> [REQUIRED WORK]: Write out the listing below again, precisely as it is given.

Stored entries:

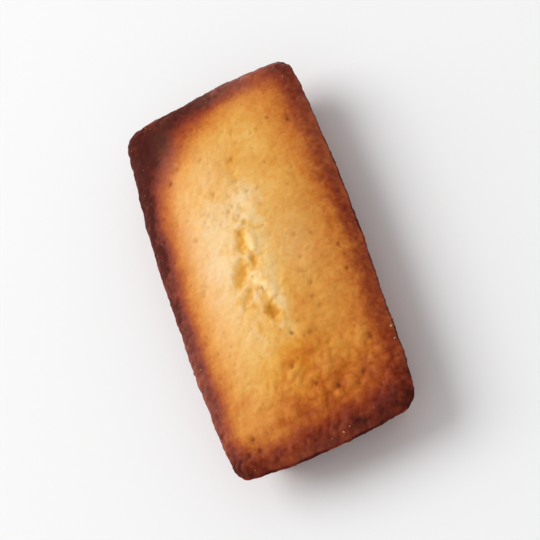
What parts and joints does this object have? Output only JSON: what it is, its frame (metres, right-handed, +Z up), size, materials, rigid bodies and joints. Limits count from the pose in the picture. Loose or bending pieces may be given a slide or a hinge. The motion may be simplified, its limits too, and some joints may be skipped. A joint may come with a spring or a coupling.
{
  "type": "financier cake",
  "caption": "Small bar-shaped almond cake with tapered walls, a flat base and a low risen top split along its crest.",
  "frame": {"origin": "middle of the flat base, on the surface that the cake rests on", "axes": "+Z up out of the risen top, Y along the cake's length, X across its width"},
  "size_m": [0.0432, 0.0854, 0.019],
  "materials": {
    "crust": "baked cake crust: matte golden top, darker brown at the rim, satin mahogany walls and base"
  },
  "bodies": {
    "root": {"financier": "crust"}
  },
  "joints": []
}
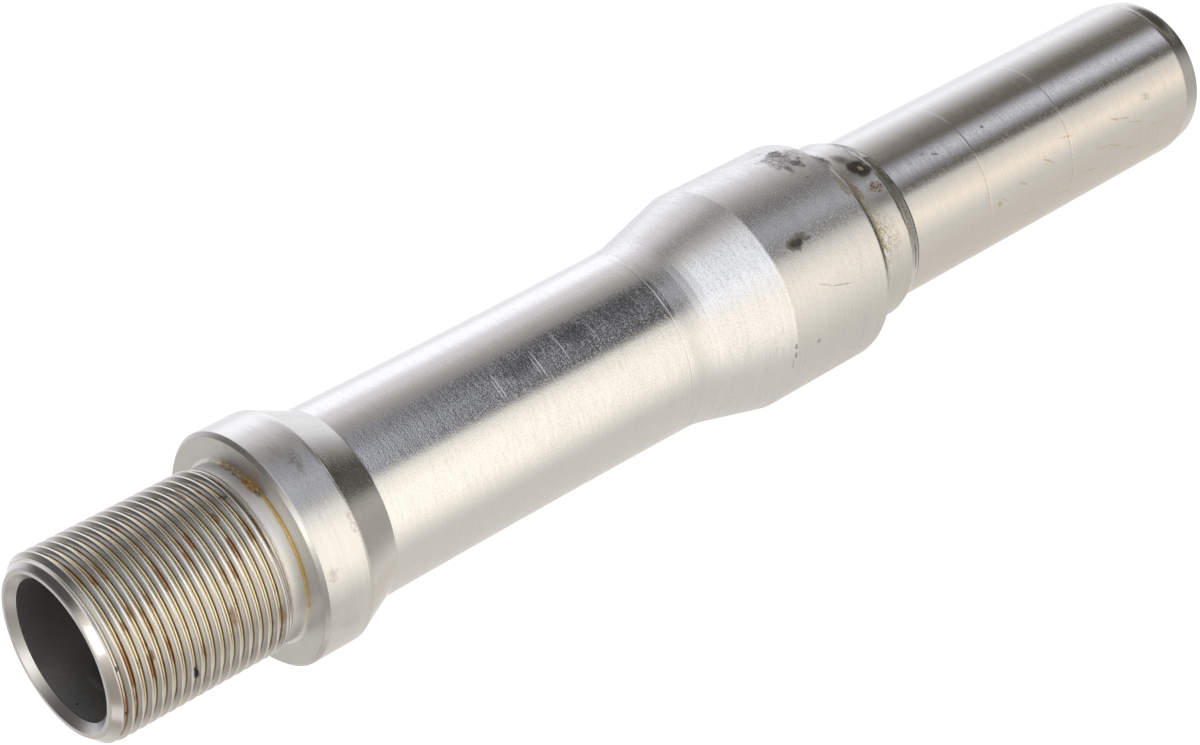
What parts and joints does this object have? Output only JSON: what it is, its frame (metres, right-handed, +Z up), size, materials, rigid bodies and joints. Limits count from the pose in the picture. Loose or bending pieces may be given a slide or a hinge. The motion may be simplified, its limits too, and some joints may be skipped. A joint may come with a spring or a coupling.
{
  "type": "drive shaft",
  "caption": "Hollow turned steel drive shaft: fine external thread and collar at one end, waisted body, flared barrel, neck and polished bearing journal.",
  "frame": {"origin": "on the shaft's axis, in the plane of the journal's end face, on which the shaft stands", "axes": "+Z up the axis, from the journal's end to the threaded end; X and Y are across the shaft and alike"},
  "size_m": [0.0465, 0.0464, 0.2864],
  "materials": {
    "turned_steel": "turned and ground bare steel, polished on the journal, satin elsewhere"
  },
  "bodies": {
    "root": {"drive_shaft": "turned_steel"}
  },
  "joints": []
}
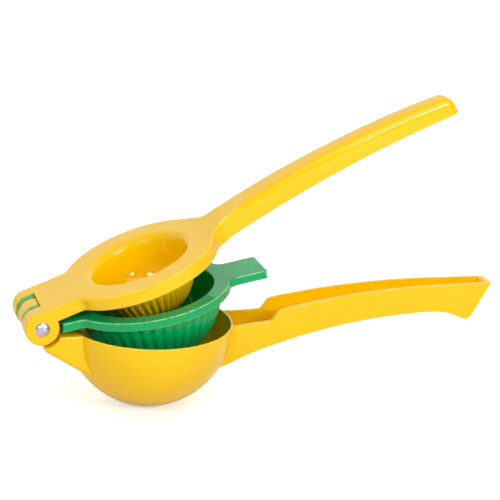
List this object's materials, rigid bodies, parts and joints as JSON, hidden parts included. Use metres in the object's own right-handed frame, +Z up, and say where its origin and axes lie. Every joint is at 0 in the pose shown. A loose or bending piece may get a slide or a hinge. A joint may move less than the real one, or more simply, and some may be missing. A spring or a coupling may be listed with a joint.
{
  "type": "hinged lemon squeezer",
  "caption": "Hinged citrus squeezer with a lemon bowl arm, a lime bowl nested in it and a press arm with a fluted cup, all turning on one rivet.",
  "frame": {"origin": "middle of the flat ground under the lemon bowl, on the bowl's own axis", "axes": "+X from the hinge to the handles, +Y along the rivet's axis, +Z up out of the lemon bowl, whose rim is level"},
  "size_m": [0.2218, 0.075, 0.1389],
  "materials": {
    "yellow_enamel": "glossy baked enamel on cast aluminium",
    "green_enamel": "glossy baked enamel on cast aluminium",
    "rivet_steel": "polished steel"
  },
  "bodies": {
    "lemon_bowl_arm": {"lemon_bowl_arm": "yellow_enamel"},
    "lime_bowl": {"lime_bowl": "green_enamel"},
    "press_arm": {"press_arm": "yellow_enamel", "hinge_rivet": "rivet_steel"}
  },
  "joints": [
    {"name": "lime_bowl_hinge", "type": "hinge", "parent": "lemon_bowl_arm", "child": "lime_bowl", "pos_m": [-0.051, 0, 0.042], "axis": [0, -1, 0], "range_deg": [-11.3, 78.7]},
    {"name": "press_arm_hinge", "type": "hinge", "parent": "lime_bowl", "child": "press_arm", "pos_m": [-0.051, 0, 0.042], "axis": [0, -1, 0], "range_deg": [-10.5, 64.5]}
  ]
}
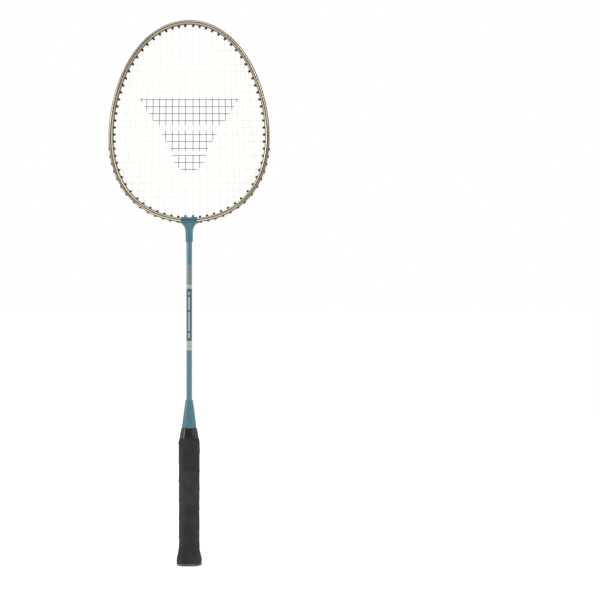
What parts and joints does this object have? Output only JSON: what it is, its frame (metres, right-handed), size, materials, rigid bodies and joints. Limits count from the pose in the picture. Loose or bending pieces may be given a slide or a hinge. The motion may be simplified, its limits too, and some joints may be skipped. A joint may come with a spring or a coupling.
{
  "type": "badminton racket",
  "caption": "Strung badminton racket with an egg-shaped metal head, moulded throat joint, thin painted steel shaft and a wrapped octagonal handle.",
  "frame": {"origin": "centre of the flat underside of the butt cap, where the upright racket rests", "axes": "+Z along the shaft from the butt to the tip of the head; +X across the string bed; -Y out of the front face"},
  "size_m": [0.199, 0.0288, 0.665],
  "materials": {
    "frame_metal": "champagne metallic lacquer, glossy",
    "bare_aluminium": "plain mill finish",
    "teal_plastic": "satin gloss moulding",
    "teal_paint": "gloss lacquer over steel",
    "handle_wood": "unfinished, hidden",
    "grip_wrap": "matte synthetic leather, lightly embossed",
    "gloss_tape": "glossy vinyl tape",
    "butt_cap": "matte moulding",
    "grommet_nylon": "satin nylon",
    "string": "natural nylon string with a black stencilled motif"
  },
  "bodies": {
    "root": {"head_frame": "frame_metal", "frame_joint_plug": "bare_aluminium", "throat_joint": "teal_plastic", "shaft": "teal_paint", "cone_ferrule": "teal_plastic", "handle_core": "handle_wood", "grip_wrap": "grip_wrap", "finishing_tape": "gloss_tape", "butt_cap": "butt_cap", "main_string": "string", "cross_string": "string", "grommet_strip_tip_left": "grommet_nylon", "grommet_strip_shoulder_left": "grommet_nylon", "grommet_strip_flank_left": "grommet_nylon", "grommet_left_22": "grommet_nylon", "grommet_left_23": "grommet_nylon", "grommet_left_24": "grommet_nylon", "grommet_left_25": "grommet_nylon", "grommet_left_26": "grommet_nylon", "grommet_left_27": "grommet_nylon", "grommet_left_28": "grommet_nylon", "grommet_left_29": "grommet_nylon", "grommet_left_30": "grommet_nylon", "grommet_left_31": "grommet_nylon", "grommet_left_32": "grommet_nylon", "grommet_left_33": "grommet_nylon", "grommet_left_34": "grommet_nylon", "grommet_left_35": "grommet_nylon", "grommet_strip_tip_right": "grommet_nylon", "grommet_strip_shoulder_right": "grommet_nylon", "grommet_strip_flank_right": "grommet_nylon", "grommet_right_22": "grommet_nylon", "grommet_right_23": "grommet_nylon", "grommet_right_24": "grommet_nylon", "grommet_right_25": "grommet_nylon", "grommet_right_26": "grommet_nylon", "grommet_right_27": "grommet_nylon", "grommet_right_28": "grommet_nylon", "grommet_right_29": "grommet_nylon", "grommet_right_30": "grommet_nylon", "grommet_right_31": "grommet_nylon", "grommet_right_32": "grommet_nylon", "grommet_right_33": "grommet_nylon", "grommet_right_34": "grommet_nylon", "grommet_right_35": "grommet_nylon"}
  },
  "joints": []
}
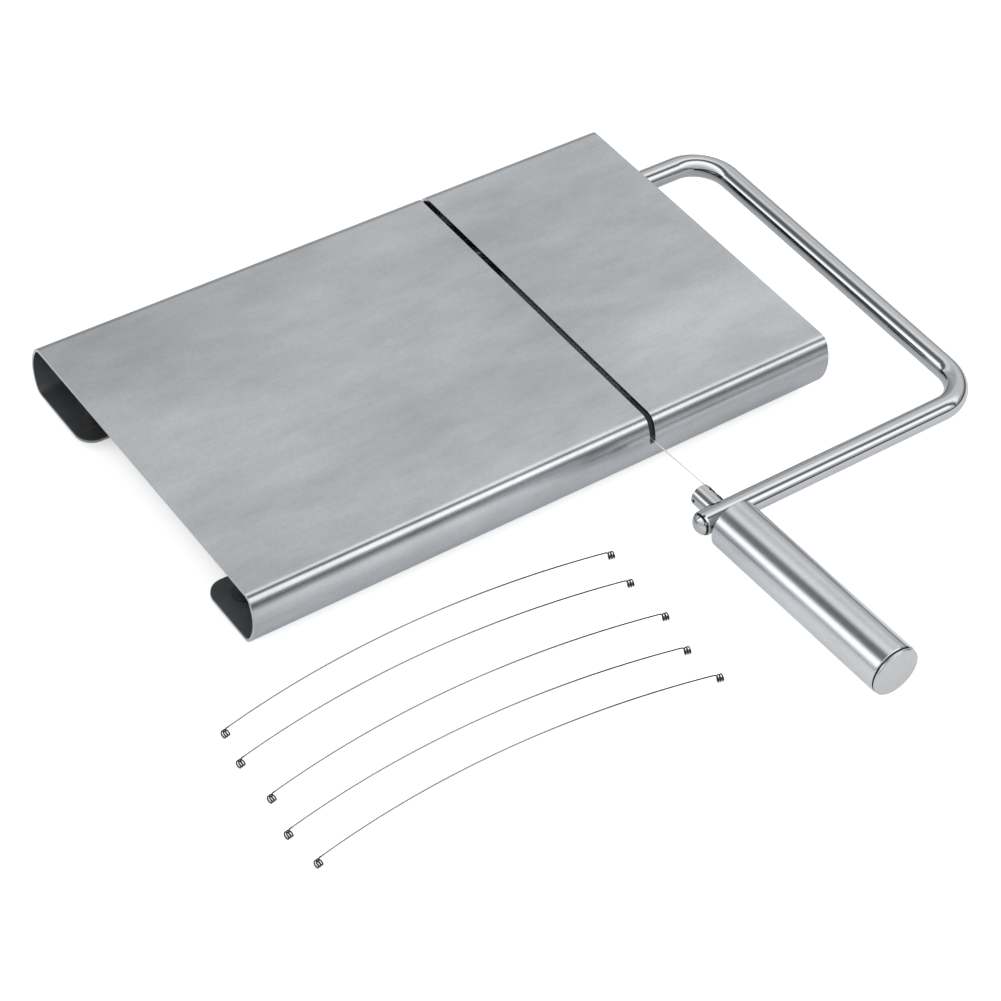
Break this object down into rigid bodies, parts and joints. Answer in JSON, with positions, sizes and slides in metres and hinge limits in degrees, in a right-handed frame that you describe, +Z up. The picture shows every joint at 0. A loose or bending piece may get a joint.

> [THE COMPLETED TASK]:
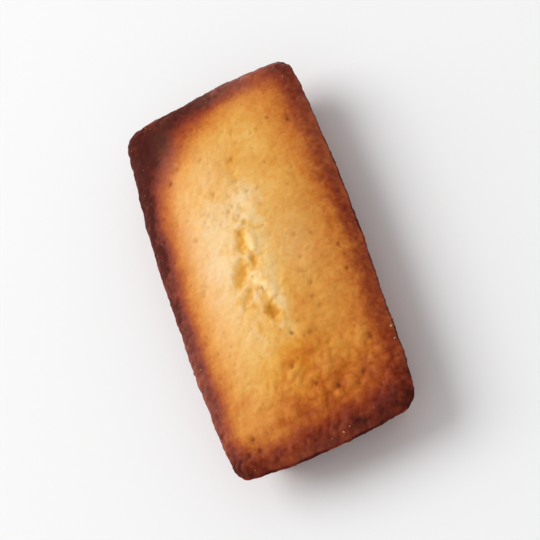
What parts and joints does this object have? Output only JSON: what it is, its frame (metres, right-handed, +Z up), size, materials, rigid bodies and joints. Limits count from the pose in the picture. Loose or bending pieces may be given a slide or a hinge. The motion may be simplified, its limits too, and some joints may be skipped. A joint may come with a spring or a coupling.
{
  "type": "financier cake",
  "caption": "Small bar-shaped almond cake with tapered walls, a flat base and a low risen top split along its crest.",
  "frame": {"origin": "middle of the flat base, on the surface that the cake rests on", "axes": "+Z up out of the risen top, Y along the cake's length, X across its width"},
  "size_m": [0.0432, 0.0854, 0.019],
  "materials": {
    "crust": "baked cake crust: matte golden top, darker brown at the rim, satin mahogany walls and base"
  },
  "bodies": {
    "root": {"financier": "crust"}
  },
  "joints": []
}
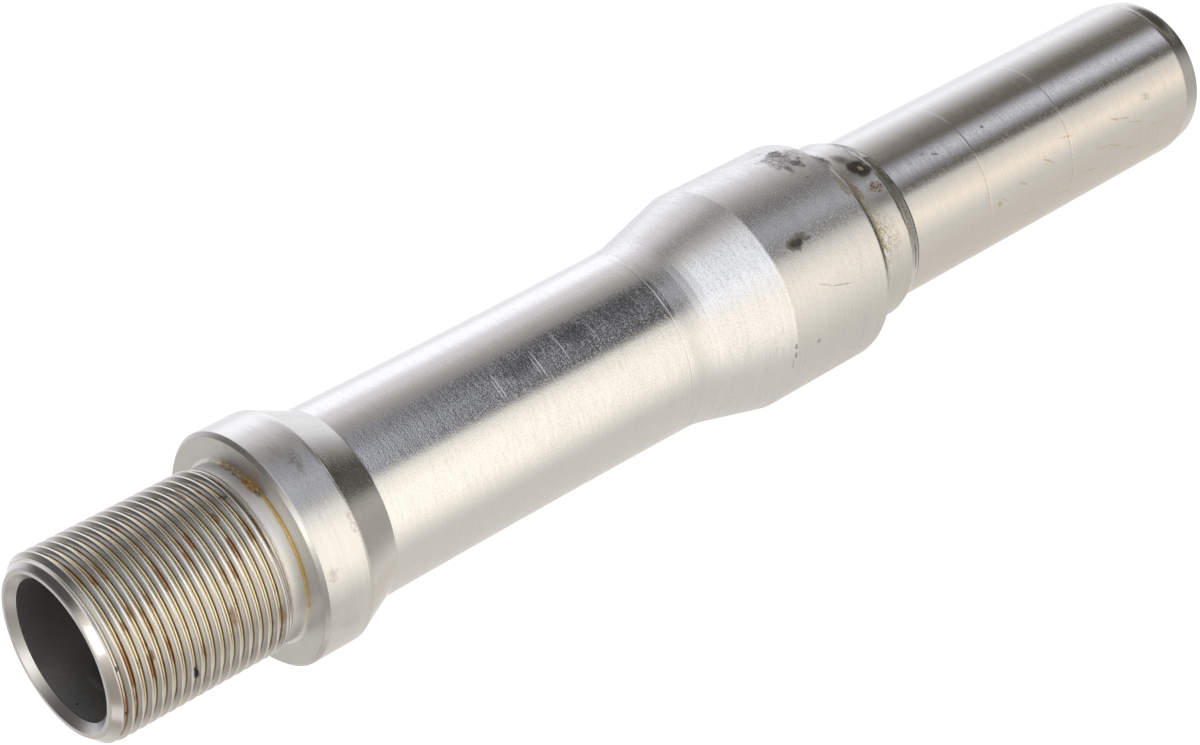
What parts and joints does this object have? Output only JSON: what it is, its frame (metres, right-handed, +Z up), size, materials, rigid bodies and joints. Limits count from the pose in the picture. Loose or bending pieces may be given a slide or a hinge. The motion may be simplified, its limits too, and some joints may be skipped. A joint may come with a spring or a coupling.
{
  "type": "drive shaft",
  "caption": "Hollow turned steel drive shaft: fine external thread and collar at one end, waisted body, flared barrel, neck and polished bearing journal.",
  "frame": {"origin": "on the shaft's axis, in the plane of the journal's end face, on which the shaft stands", "axes": "+Z up the axis, from the journal's end to the threaded end; X and Y are across the shaft and alike"},
  "size_m": [0.0465, 0.0464, 0.2864],
  "materials": {
    "turned_steel": "turned and ground bare steel, polished on the journal, satin elsewhere"
  },
  "bodies": {
    "root": {"drive_shaft": "turned_steel"}
  },
  "joints": []
}
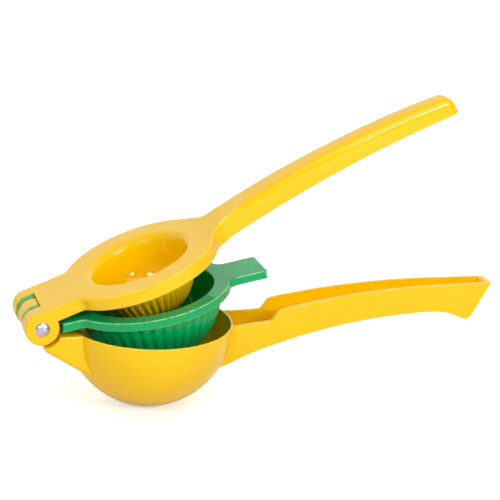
List this object's materials, rigid bodies, parts and joints as JSON, hidden parts included. Use metres in the object's own right-handed frame, +Z up, and say where its origin and axes lie. Every joint is at 0 in the pose shown. A loose or bending piece may get a slide or a hinge. A joint may move less than the real one, or more simply, and some may be missing. A spring or a coupling may be listed with a joint.
{
  "type": "hinged lemon squeezer",
  "caption": "Hinged citrus squeezer with a lemon bowl arm, a lime bowl nested in it and a press arm with a fluted cup, all turning on one rivet.",
  "frame": {"origin": "middle of the flat ground under the lemon bowl, on the bowl's own axis", "axes": "+X from the hinge to the handles, +Y along the rivet's axis, +Z up out of the lemon bowl, whose rim is level"},
  "size_m": [0.2218, 0.075, 0.1389],
  "materials": {
    "yellow_enamel": "glossy baked enamel on cast aluminium",
    "green_enamel": "glossy baked enamel on cast aluminium",
    "rivet_steel": "polished steel"
  },
  "bodies": {
    "lemon_bowl_arm": {"lemon_bowl_arm": "yellow_enamel"},
    "lime_bowl": {"lime_bowl": "green_enamel"},
    "press_arm": {"press_arm": "yellow_enamel", "hinge_rivet": "rivet_steel"}
  },
  "joints": [
    {"name": "lime_bowl_hinge", "type": "hinge", "parent": "lemon_bowl_arm", "child": "lime_bowl", "pos_m": [-0.051, 0, 0.042], "axis": [0, -1, 0], "range_deg": [-11.3, 78.7]},
    {"name": "press_arm_hinge", "type": "hinge", "parent": "lime_bowl", "child": "press_arm", "pos_m": [-0.051, 0, 0.042], "axis": [0, -1, 0], "range_deg": [-10.5, 64.5]}
  ]
}
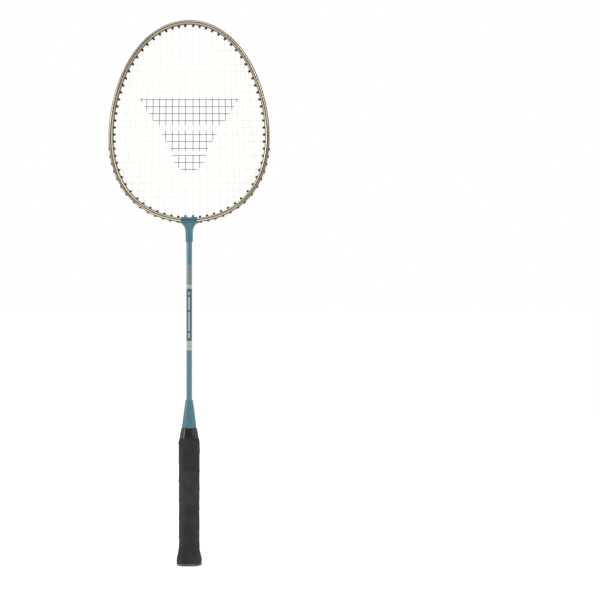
What parts and joints does this object have? Output only JSON: what it is, its frame (metres, right-handed), size, materials, rigid bodies and joints. Limits count from the pose in the picture. Loose or bending pieces may be given a slide or a hinge. The motion may be simplified, its limits too, and some joints may be skipped. A joint may come with a spring or a coupling.
{
  "type": "badminton racket",
  "caption": "Strung badminton racket with an egg-shaped metal head, moulded throat joint, thin painted steel shaft and a wrapped octagonal handle.",
  "frame": {"origin": "centre of the flat underside of the butt cap, where the upright racket rests", "axes": "+Z along the shaft from the butt to the tip of the head; +X across the string bed; -Y out of the front face"},
  "size_m": [0.199, 0.0288, 0.665],
  "materials": {
    "frame_metal": "champagne metallic lacquer, glossy",
    "bare_aluminium": "plain mill finish",
    "teal_plastic": "satin gloss moulding",
    "teal_paint": "gloss lacquer over steel",
    "handle_wood": "unfinished, hidden",
    "grip_wrap": "matte synthetic leather, lightly embossed",
    "gloss_tape": "glossy vinyl tape",
    "butt_cap": "matte moulding",
    "grommet_nylon": "satin nylon",
    "string": "natural nylon string with a black stencilled motif"
  },
  "bodies": {
    "root": {"head_frame": "frame_metal", "frame_joint_plug": "bare_aluminium", "throat_joint": "teal_plastic", "shaft": "teal_paint", "cone_ferrule": "teal_plastic", "handle_core": "handle_wood", "grip_wrap": "grip_wrap", "finishing_tape": "gloss_tape", "butt_cap": "butt_cap", "main_string": "string", "cross_string": "string", "grommet_strip_tip_left": "grommet_nylon", "grommet_strip_shoulder_left": "grommet_nylon", "grommet_strip_flank_left": "grommet_nylon", "grommet_left_22": "grommet_nylon", "grommet_left_23": "grommet_nylon", "grommet_left_24": "grommet_nylon", "grommet_left_25": "grommet_nylon", "grommet_left_26": "grommet_nylon", "grommet_left_27": "grommet_nylon", "grommet_left_28": "grommet_nylon", "grommet_left_29": "grommet_nylon", "grommet_left_30": "grommet_nylon", "grommet_left_31": "grommet_nylon", "grommet_left_32": "grommet_nylon", "grommet_left_33": "grommet_nylon", "grommet_left_34": "grommet_nylon", "grommet_left_35": "grommet_nylon", "grommet_strip_tip_right": "grommet_nylon", "grommet_strip_shoulder_right": "grommet_nylon", "grommet_strip_flank_right": "grommet_nylon", "grommet_right_22": "grommet_nylon", "grommet_right_23": "grommet_nylon", "grommet_right_24": "grommet_nylon", "grommet_right_25": "grommet_nylon", "grommet_right_26": "grommet_nylon", "grommet_right_27": "grommet_nylon", "grommet_right_28": "grommet_nylon", "grommet_right_29": "grommet_nylon", "grommet_right_30": "grommet_nylon", "grommet_right_31": "grommet_nylon", "grommet_right_32": "grommet_nylon", "grommet_right_33": "grommet_nylon", "grommet_right_34": "grommet_nylon", "grommet_right_35": "grommet_nylon"}
  },
  "joints": []
}
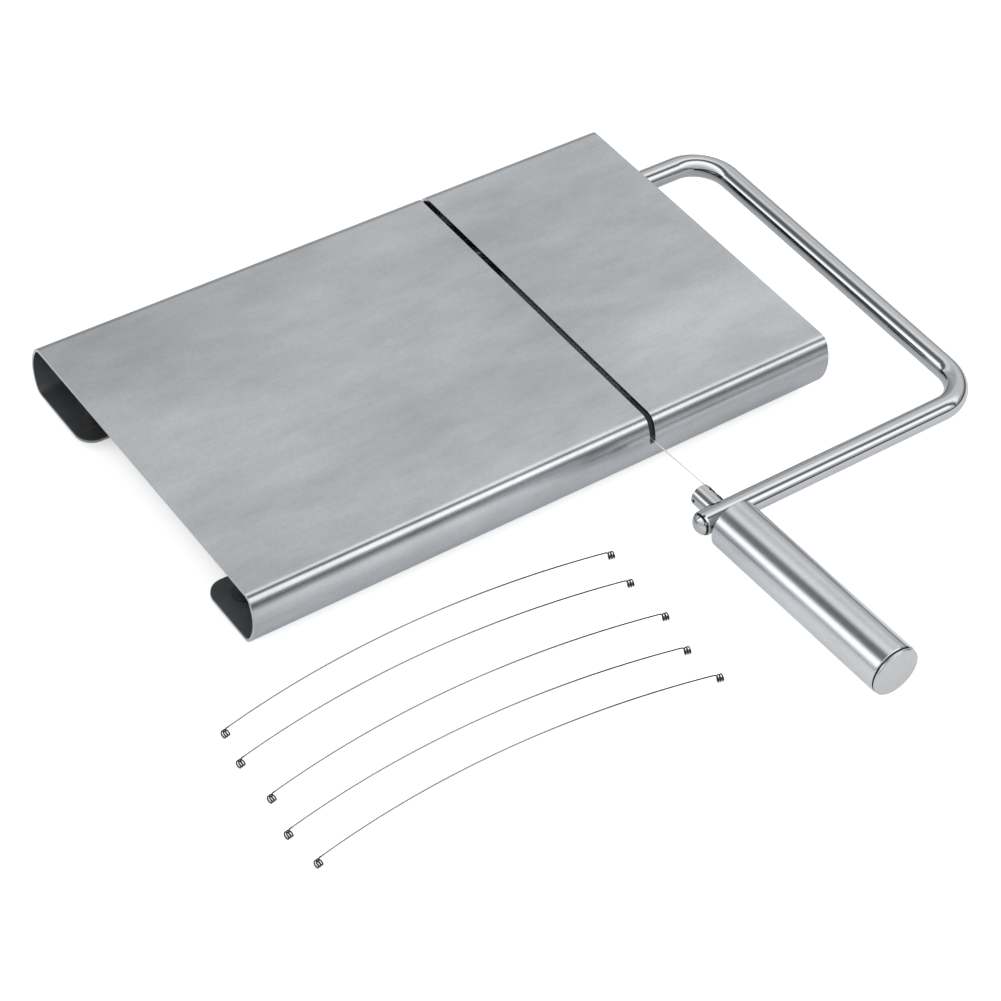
Break this object down into rigid bodies, parts and joints. Answer in JSON, with positions, sizes and slides in metres and hinge limits in degrees, in a right-handed frame that you describe, +Z up. The picture shows every joint at 0. A loose or bending piece may get a joint.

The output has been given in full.